Thomas Melle: Das Ende ist offen und dennoch eine Auflösung mit Drall nach oben, mit Hoffnung. Kein Happy End, aber auch kein verzweifeltes Verharren. Was genau passiert, wollen wir den Lesern doch nicht vor der Lektüre verraten, oder?
Anton pendelt zwischen Selbstmordgedanken und verzweifelten Versuchen, es vielleicht doch noch hinzukriegen, früher schaffte er das doch auch, vor dem Absturz und den Geldproblemen. Mittlerweile kennen dieses Gefühl, diesen schmalen Grat zwischen halbwegs normalem Leben und drohendem Absturz, viele. Nicht nur die Hartzer, auch junge und alte Kreative - Autoren, Künstler, Journalisten, Schauspieler etc. -, die in einem prekären Leben feststecken. Wie viel von Ihren Erfahrungen steckt in "3000 Euro"?
Thomas Melle: Alle und doch keine. Natürlich teile ich manches mit meinen Protagonisten. Es sind Versionen meiner selbst, die dann zu eigenständigen Figuren mit eigenen Verhaltensweisen und Charakteren werden. Aber es ist Fiktion, und die Imagination steht dabei an erster Stelle. Dass die Decke zwischen Oben und Unten sehr dünn ist, weiß ich allerdings auch aus eigener Erfahrung.

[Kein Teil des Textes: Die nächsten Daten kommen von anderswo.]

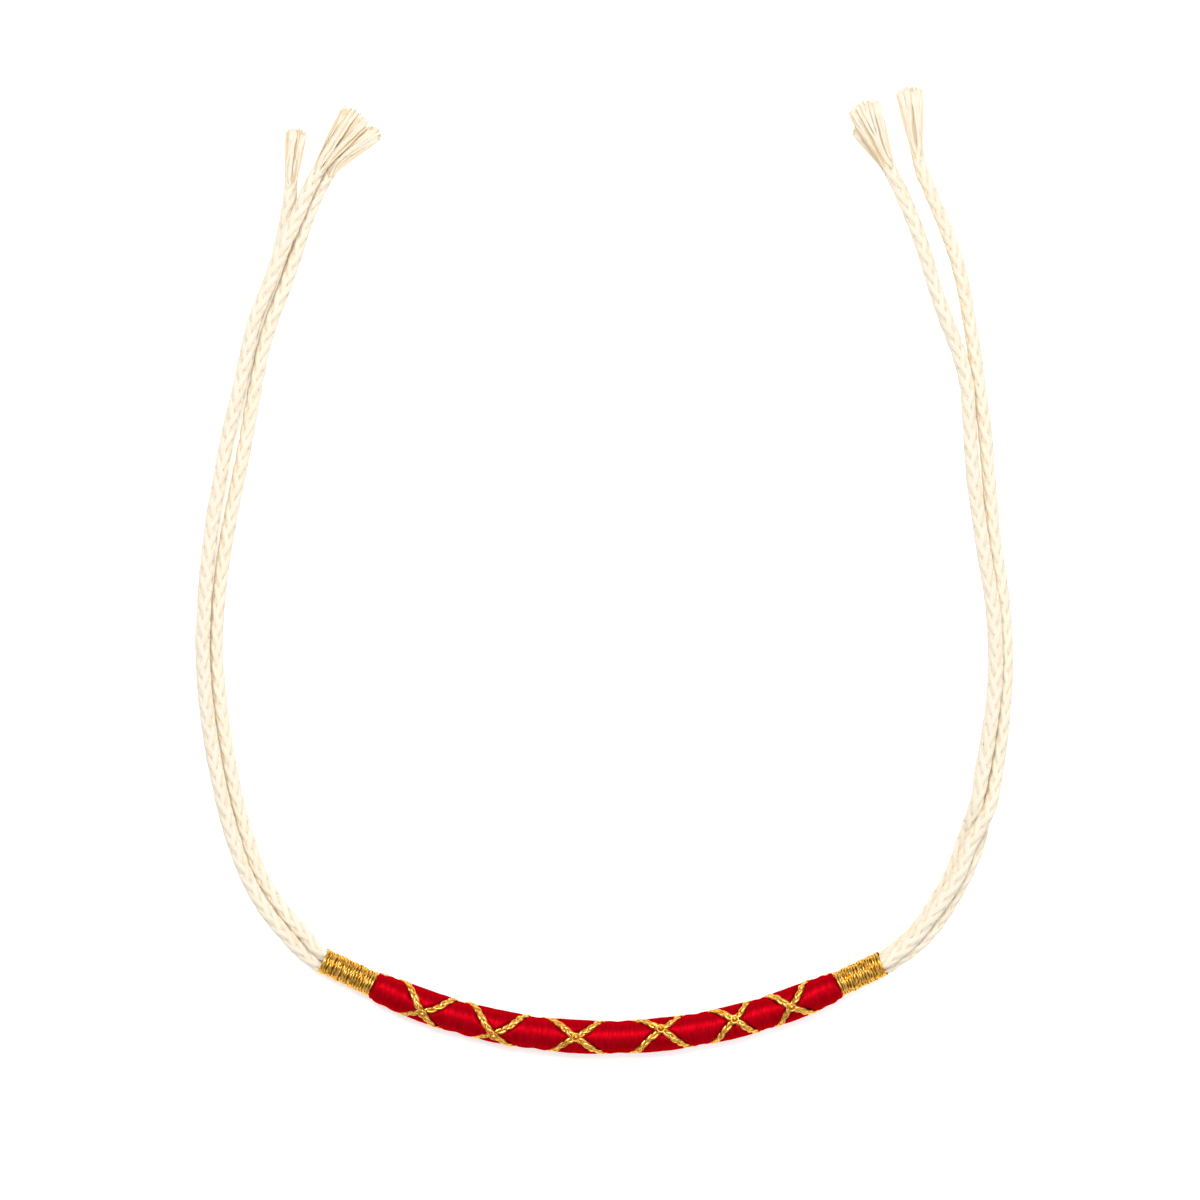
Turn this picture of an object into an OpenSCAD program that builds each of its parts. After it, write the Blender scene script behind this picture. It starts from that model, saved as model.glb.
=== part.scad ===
// Rakhi laid out flat: a silk-wound rod with gold lashings, two gold bindings and six cotton ties.
// Millimetres, +Z up. The rod's bounding box has its centre over the origin and its underside at z = 0.
// +X runs along the rod and +Y runs from the rod towards the ends of the ties.

/* [Rod] */
// Radius of the shallow arc that the rod is bent to
arc_r = 82.7; // [75:0.1:95]
// Half of the angle that the bent, bare silk takes on that arc
silk_half_deg = 25.6; // [22:0.1:28]
// Diameter of the silk between the lashings
silk_d = 5.2; // [4.8:0.1:5.6]
// Diameter of the silk under a binding
neck_d = 3.2; // [3:0.1:3.2]

/* [Bindings] */
// Length of the left gold binding
left_binding_len = 8.5; // [7:0.1:10]
// Length of the right gold binding
right_binding_len = 7.4; // [7:0.1:10]
// Outside diameter of a binding
binding_d = 4; // [3.9:0.1:4.2]
// Thickness of the binding thread
thread_d = 0.47; // [0.4:0.01:0.6]
// Gap between the bound silk and the binding
binding_gap = 0.06; // [0.03:0.01:0.12]

/* [Lashings] */
// Width of the lashing cord
lash_w = 1; // [0.7:0.05:1.1]
// Thickness of the lashing cord across its flat side
lash_t = 0.6; // [0.5:0.05:0.65]
// Distance of a lashing's middle from the rod's axis
lash_r = 2.2; // [2.1:0.01:2.25]
// How far the two lashings part, each way, where they cross
lash_part = 0.4; // [0.36:0.01:0.44]
// Gap between a lashing and the bottom of its dent
dent_gap = 0.28; // [0.26:0.01:0.34]
// Half width of the dent that a lashing makes
dent_w = 0.75; // [0.7:0.05:1]

/* [Cotton ties] */
// Diameter of a braided tie
cord_d = 2; // [1.8:0.05:2]
// Diameter of a tie where the rod squeezes it
cord_squeezed_d = 1.6; // [1.3:0.05:1.6]

/* [Hidden] */

silk_red = "#b3000f";
gold = "#d9a521";
cotton = "#fbeed3";

// The rod lies on the crossings of its lashings
axis_h = lash_r + lash_part + lash_t / 2;
// The rod's axis: an arc, then straight along its tangent under each binding
silk_half = arc_r * silk_half_deg * PI / 180;
function side_of(s) = s < 0 ? -1 : 1;
function bound_len(side) = side < 0 ? left_binding_len : right_binding_len;
// Past each binding the silk ends in a thin rim
rim_len = 0.2;
rim_r = 1.93;
function rod_end(side) = side * (silk_half + bound_len(side) + rim_len);
// The arc's centre, which puts the rod's box evenly about x = 0 and y = 0
arc_x = (bound_len(-1) - bound_len(1)) / 2 * cos(silk_half_deg);
end_back = arc_r * cos(silk_half_deg) - (max(bound_len(-1), bound_len(1)) + rim_len) * sin(silk_half_deg);
arc_y = (arc_r + silk_d / 2 + end_back - rim_r * cos(silk_half_deg)) / 2;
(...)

Anton sammelt Berichte über "Verschwinder", z. B. einen Mann, der beschlossen hat, in den Wald zu gehen und dort verhungert ist. Er selbst ist noch sichtbar - sucht er Trost bei denen, die ihm vorausgegangen sind?

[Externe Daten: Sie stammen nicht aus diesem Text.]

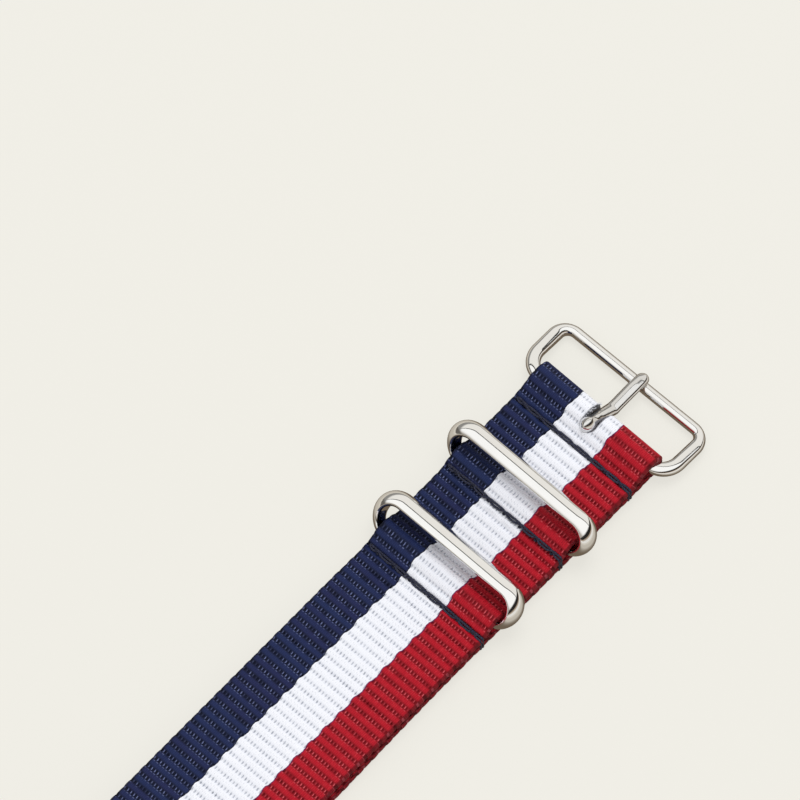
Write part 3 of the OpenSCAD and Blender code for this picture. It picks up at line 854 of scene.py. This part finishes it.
def frayFinish():
    finish, shade = newFinish("frayedEnds")
    along, turn = shade.value("twist").parts("XY")
    hair = shade.noise(shade.vector(along * 9, turn * 2))
    colour = shade.mix("#15161f", "#e6e8f1", (along + hair * 0.3).soft(0.2, 0.6))
    surface(shade, {"Base Color": colour, "Roughness": 0.5 + 0.2 * hair, "Sheen Weight": 0.1})
    return finish


def makeFray():
    luck = np.random.default_rng(fray["seed"])
    edge = webbing["slotY"] + webbing["slotHalf"] + 0.05
    u = np.linspace(0, 1, 9)
    tubes = []
    for n in range(fray["count"]):
        t0 = slotEnds[1] - fray["span"][0] + fray["span"][1] * (n + luck.random()) / fray["count"]
        base, normal = onPath(t0, "outer"), onPath(t0, "normal")
        along = np.array([normal[1], -normal[0]])
        long, aside, up = (luck.uniform(*fray[key]) for key in ("long", "aside", "up"))
        drift = luck.normal(0, fray["drift"])
        high = -0.12 + up * np.sin(u * np.pi * luck.uniform(*fray["bend"])) * 1.3
        place = base + along * (drift * u ** 1.5)[:, None] + normal * high[:, None]
        y = edge + aside * long * u + fray["curl"] * np.sin(u * 9)
        tubes.append(tubeMesh(inPart(place, y), fray["thick"] * (1.05 - 0.4 * u), 6))
    attach(joinTubes("slotFray", tubes, frayFinish()), ["head"], ["sewn_head"], "nylon_webbing")


makeFray()


# Buckle and keepers

def steelFinish(name, worn=0.0, dull=0.0):
    finish, shade = newFinish(name)
    spot = shade.node("TexCoord", {}, "Object")
    smear = shade.noise(spot, 260.0, 4.0)
    fine = shade.noise(spot, 1900.0, 2.0)
    scratch = shade.noise(shade.node("Mapping", {"Vector": spot, "Scale": (300, 9000, 2500)}))
    lines = (scratch - 0.5).soft(0.12, 0.2)
    rough = 0.045 + worn + (0.05 + worn * 0.5) * smear.soft(0.45, 0.75) + 0.06 * lines
    bright, grey = (tuple(part * (1 - dull) for part in tone) + (1,)
                    for tone in ((0.93, 0.925, 0.91), (0.86, 0.85, 0.83)))
    surface(shade, {"Base Color": shade.mix(bright, grey, smear), "Metallic": 1.0, "Roughness": rough,
                    "Normal": shade.bump(fine * 0.3 + smear - lines * 0.3, 0.00002, 0.12)})
    return finish


polishedSteel = steelFinish("polishedSteel")
wornSteel = steelFinish("wornSteel", 0.07, 0.14)
buckle = {  # places across and along it, and half widths of its bars
    "gap": 8.3, "drawnIn": 0.12, "armY": 11.8, "aside": 0.2, "turned": -0.9,
    "front": 0.755, "armHalf": 0.97, "rearHalf": 0.78, "rest": 0.95,
    "long": 1.0, "short": 0.82, "lean": (14.0, -16.0),  # the arms' section is an oval that turns a little
    "outerCorner": 3.7, "frontCorner": 3.0, "innerCorner": 0.8, "rearCorner": 2.2,
}
tilt = math.asin((foldR - buckle["rest"]) / buckle["gap"])


def tilted(x, y, z, at, c, s):
    return np.stack([at + x * c + z * s, y, barZ - x * s + z * c], -1)


def fromFrame(sections):  # the frame's own coordinates into the part's
    return tilted(*np.moveaxis(np.array(sections), -1, 0), barX, math.cos(tilt), math.sin(tilt))


def loft(name, sections, closed, finish, body, node):
    faces = ringFaces(*sections.shape[:2], closed)
    attach(addMesh(name, sections.reshape(-1, 3), *faces, finish), [body], [node], "polished_steel")


def smoothStep(u):
    u = np.clip(u, 0, 1)
    return u * u * (3 - 2 * u)


def makeFrame():
    armIn, armOut = buckle["armY"] - buckle["armHalf"], buckle["armY"] + buckle["armHalf"]
    gap = buckle["gap"] - buckle["drawnIn"]
    rearIn, frontIn = buckle["rearHalf"], gap - buckle["front"]
    rearOut, frontOut = -buckle["rearHalf"], gap + buckle["front"]
    ro, fo, rc, ri = (buckle[key + "Corner"] for key in ("outer", "front", "rear", "inner"))
    stations = []  # inner point, outer point, share of the arm's section
    for u in np.linspace(0, 1, 14):
        stations.append(((rearIn, (armIn - rc) * u), (rearOut, (armOut - ro) * u), 0.0))
    for a in np.linspace(0, 90, 26)[1:]:
        c, s = cosSin(a)
        stations.append(((rearIn + rc - rc * c, armIn - rc + rc * s), (rearOut + ro - ro * c, armOut - ro + ro * s),
                         smoothStep(a / 35)))
    for u in np.linspace(0, 1, 16)[1:-1]:
        stations.append(((rearIn + rc + (frontIn - ri - rearIn - rc) * u, armIn),
                         (rearOut + ro + (frontOut - fo - rearOut - ro) * u, armOut), 1.0))
    for a in np.linspace(0, 90, 30):
        c, s = cosSin(a)
        stations.append(((frontIn - ri + ri * s, armIn - ri + ri * c), (frontOut - fo + fo * s, armOut - fo + fo * c),
                         1 - smoothStep((a - 30) / 80)))
    for u in np.linspace(1, 0, 30)[1:]:
        stations.append(((frontIn, (armIn - ri) * u), (frontOut, (armOut - fo) * u),
                         (1 - smoothStep(0.75)) * smoothStep((u - 0.75) / 0.25)))
    stations += [((i[0], -i[1]), (o[0], -o[1]), w) for i, o, w in stations[-2:0:-1]]
    angles = roundAbout(36)
    sections = []
    for inner, outer, w in stations:
        inner, outer = np.array(inner), np.array(outer)
        middle, across = (inner + outer) / 2, (outer - inner) / 2
        width = np.linalg.norm(across)
        forward = smoothStep((middle[0] - 1.0) / (gap - 2.0))
        lean = -math.radians(buckle["lean"][0] * (1 - forward) + buckle["lean"][1] * forward) * w
        height = 0.75 + 0.03 * (1 - w)
        long, short = (height + (buckle[key] - height) * w for key in ("long", "short"))
        a = long * np.cos(angles) * math.cos(lean) - short * np.sin(angles) * math.sin(lean)
        b = long * np.cos(angles) * math.sin(lean) + short * np.sin(angles) * math.cos(lean)
        a = a / np.abs(a).max() * width
        x, y = (middle + a[:, None] * (across / width)).T
        c, s = cosSin(buckle["turned"])
        sections.append(np.stack([x * c + y * s, y * c - x * s + buckle["aside"], b], -1))
    loft("buckleFrame", fromFrame(sections), True, polishedSteel, "frame", "buckle_frame")


makeFrame()

tongue = {
    "ring": 1.3, "ball": 2.3, "ballAt": 136.0,  # its ring swells into a ball over the slot
    "line": ((0.0, 1.42), (2.95, 0.40), (7.0, 1.32), (8.25, 1.38), (9.3, 1.1)),
    "y": (0.0, -0.16, -0.4, -0.46, -0.46, -0.46),
    "width": (0.7, (0, -1.5, 0.78), (0, -0.4, 1.24), (0, 0.4, 1.24), (0, 1.3, 0.92), (2, 0, 1.05), (2, 0.5, 1.0),
              (3, 0, 1.02), (5, 0, 0.94)),  # at the start, then at a knot of the line and so far past it
    "thick": (0.38, (0, -1.7, 0.42), (0, -0.4, 1.16), (0, 0.4, 1.16), (0, 1.3, 0.68), (1, 0.6, 0.56), (2, 0, 0.57),
              (5, 0, 0.52)),
    "facet": (0.65, (0, 0.4, 0.65), (1, 0, 0.6), (2, 0, 0.56), (4, 0, 0.6), (5, 0, 0.65)),
    "blunt": (2.0, (0, 0.4, 2.0), (0, 1.0, 2.1), (2, -0.2, 2.4), (2, 0.2, 2.3), (4, 0, 2.3), (5, 0, 2.1)),
}


def makeTongue():
    line = []
    for a in np.append(np.arange(-20, tongue["ballAt"] - 360, -5.0), tongue["ballAt"] - 360):
        radius = tongue["ring"] + (tongue["ball"] - tongue["ring"]) * smoothStep((-150 - a) / 75)
        line.append(tuple(radius * part for part in cosSin(a)))
    ball = len(line) - 1
    knots = [np.array(k) for k in (line[-1], *tongue["line"])]
    for p, q in zip(knots, knots[1:]):
        count = int(np.linalg.norm(q - p) / 0.16) + 1
        line += [tuple(p + (q - p) * u) for u in np.linspace(0, 1, count + 1)[1:]]
    line = np.array(line)
    for turn in range(3):
        line[ball - 3:-1] = (line[ball - 4:-2] + 2 * line[ball - 3:-1] + line[ball - 2:]) / 4
    along, gone = followed(line)
    lift = np.stack([-along[:, 1], along[:, 0]], 1)
    at = [gone[np.argmin(np.abs(line - k).sum(1))] for k in knots]
    width, thick, facet, blunt = (
        np.interp(gone, [0] + [at[k] + past for k, past, _ in rows], [first] + [value for _, _, value in rows])
        for first, *rows in (tongue[key] for key in ("width", "thick", "facet", "blunt")))
    ends = np.stack([(gone - at[5] + 0.75) / 0.76, (0.5 - gone) / 0.51])  # how far into its rounded ends
    ending, begin = np.sqrt(np.clip(1 - np.clip(ends, 0, 1) ** 2, 0.0004, 1))
    yMiddle = np.interp(gone, at, tongue["y"])
    angles = roundAbout(40)
    c, s = np.cos(angles), np.sin(angles)
    sections = []
    for i in range(len(line)):
        planes = [(s, facet[i] + 0.35), ((s + np.abs(c)) / math.sqrt(2), 0.93), (np.abs(c), 1.0), (-s, 0.95)]
        r = 1 / (sum((np.maximum(p, 0) / d) ** blunt[i] for p, d in planes)) ** (1 / blunt[i])
        y = r * c * width[i] * ending[i] * begin[i]
        z = r * s * thick[i] * ending[i] * begin[i]
        spot = line[i] + lift[i] * z[:, None]
        sections.append(np.stack([spot[:, 0], y + yMiddle[i], spot[:, 1]], -1))
    loft("buckleTongue", fromFrame(sections)[:, ::-1], False, wornSteel, "tongue", "buckle_tongue")


makeTongue()

keeper = {
    "straight": 17.3, "round": 2.0, "high": 4.0, "width": 2.5, "deep": 1.0, "soft": 0.22, "edge": 0.06,
    "leans": (33.0, 45.0, 0.0), "aside": (0.05, 0.3, 0.0), "taller": (0.1, 0.3, 0.0),
    "fuller": (1.28, 1.4, 1.28), "shift": (0.0, -0.15, 0.0), "deeper": 0.72,  # the wire is fuller in the upper bar
}


def makeKeeper(number):
    h, r = keeper["straight"] / 2, keeper["round"]
    aside, taller, fuller, shift, lean = (keeper[key][number - 1]
                                          for key in ("aside", "taller", "fuller", "shift", "leans"))
    loop = []  # the flat inner side: place and the way outward
    for side, level, start in ((1.0, 0.0, -90), (-1.0, keeper["high"], 90)):
        for y in np.linspace(-side * h, side * h, 12):
            loop.append((y, level, 0.0, -side))
        for a in np.linspace(start, start + 180, 30)[1:-1]:
            c, s = cosSin(a)
            loop.append((side * h + r * c, r + r * s, c, s))
    half, deep, soft = keeper["width"] / 2, keeper["deep"], keeper["soft"]
    bow = np.radians(np.linspace(8, 172, 26))
    edge = keeper["edge"]
    profile = np.concatenate([np.stack([half * np.cos(bow), edge + (deep - edge) * np.sin(bow)], -1),
                              np.stack([(half - soft) * np.linspace(-1, 1, 9), np.zeros(9)], -1)])
    c, s = cosSin(lean)
    at = barX - keeperAt[number - 1]
    sections = []
    for y, z, oy, oz in loop:
        full = smoothStep(z / keeper["high"])
        px = profile[:, 0] * (1 + (fuller - 1) * full) + shift * full
        out = profile[:, 1] * (1 + keeper["deeper"] / deep * full)
        py, pz = y + oy * out + aside, z + oz * out + taller * full
        sections.append(tilted(px, py, pz, at, c, s))
    loft("keeperLoop_%d" % number, np.array(sections)[:, ::-1], True, polishedSteel,
         "keeper_%d" % number, "keeper_%d" % number)


for number in (1, 2, 3):
    makeKeeper(number)
print("buckle and keepers are made")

Thomas Melle: Er sieht es als Möglichkeit, die ihm langsam zur Notwendigkeit wird. Und er wehrt sich gegen diese Logik.
Es gibt da diese Szene, in der Anton einen Journalisten am Telefon abwimmelt, der über ihn ein Porträt schreiben will. Er hat Anton beim Rappen auf der Straße gesehen. Der Dialog ist bitter und präzise. Wie finden Sie die Sprache von Anton, den anderen Figuren?
Thomas Melle: Ich fand den Dialog eher witzig, aber schön, dass er auch solche Reaktionen triggert. Die Dialoge, die Redeweisen kommen, wenn die Figuren zu mir gekommen sind, wenn ich weiß, wie sie gehen, essen, blicken, handeln und eben auch sprechen.

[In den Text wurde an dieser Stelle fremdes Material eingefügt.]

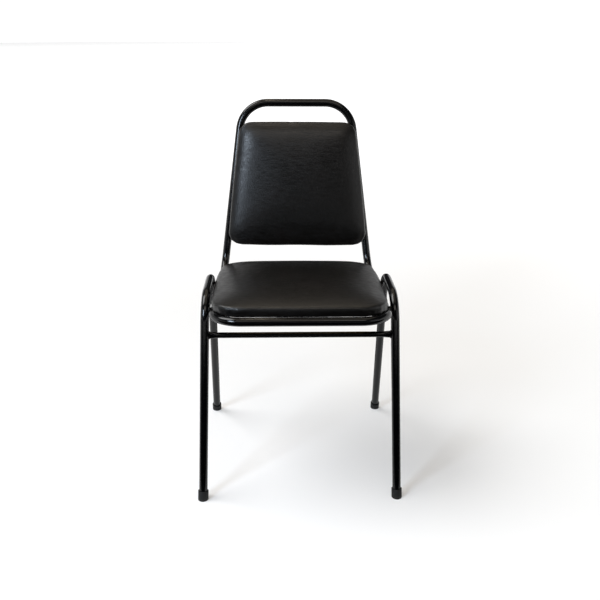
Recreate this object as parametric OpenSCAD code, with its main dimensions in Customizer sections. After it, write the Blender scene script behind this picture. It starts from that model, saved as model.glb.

Wie verlief Ihr Weg hin zum Schreiben, zur Literatur, was bedeutet Literatur Ihnen?
Thomas Melle: Ohne das gäbe es mich gar nicht mehr.
Wie und wo arbeiten Sie am liebsten?
Thomas Melle: Ich habe früher mit Musik geschrieben, jetzt nicht mehr. Ruhe, absolute Ruhe. Drogen: Zigaretten und Kaffee.
Wer bekommt Ihre fertigen Romane bzw. Stücke als Erstes zu lesen?
Thomas Melle: Das wechselt mit den Jahren und Lebenspartnern, logischerweise. Wenn ich eine Freundin habe zu dem Zeitpunkt, dann die. Dieses Buch habe ich, sonst machte ich das eher nicht, einigen weiteren Freunden zum Lesen gegeben und mir ihre Reaktionen genau angehört. Ansonsten kontinuierlich: mein Agent, mein Verleger, mein Lektor.
Sie schreiben auch Theaterstücke und sehen Ihre Figuren bei der Aufführung lebendig werden. Was für ein Gefühl ist das und was für eines haben Sie beim Erscheinen eines neuen Romans?
Thomas Melle: Das Erscheinen eines Romans zieht sich länger hin. Gleichzeitig hat es etwas Existenzielleres, Tektonischeres. Es ist großartig, ein Theaterstück auf der Bühne zu sehen, wenn die Schauspieler sich den Rollen anverwandeln, die Szenen zum Leben erwachen. Der Moment ist gegenwärtiger als alles andere, aber auch völlig vergänglich. Ein Roman verschiebt die innere Landschaft radikal. Unddas über eine längere Zeit.
2011 standen Sie mit "Sickster" auf der Longlist zum Deutschen Buchpreis, nun haben Sie es mit "3000 Euro" auf die Shortlist geschafft. Was bedeutet es Ihnen?
Thomas Melle: Ich freue mich sehr.
Und wie immer zum Schluss die Frage: Woran arbeiten Sie aktuell?
Thomas Melle: An einem neuen Roman, jedenfalls saß ich bis vor Kurzem dran. Er wird wieder sehr gegenwartsnah operieren - diesmal jedoch auch mit Vergangenheitsbewältigung zu tun haben. Und, um Gottes willen, mit Gott.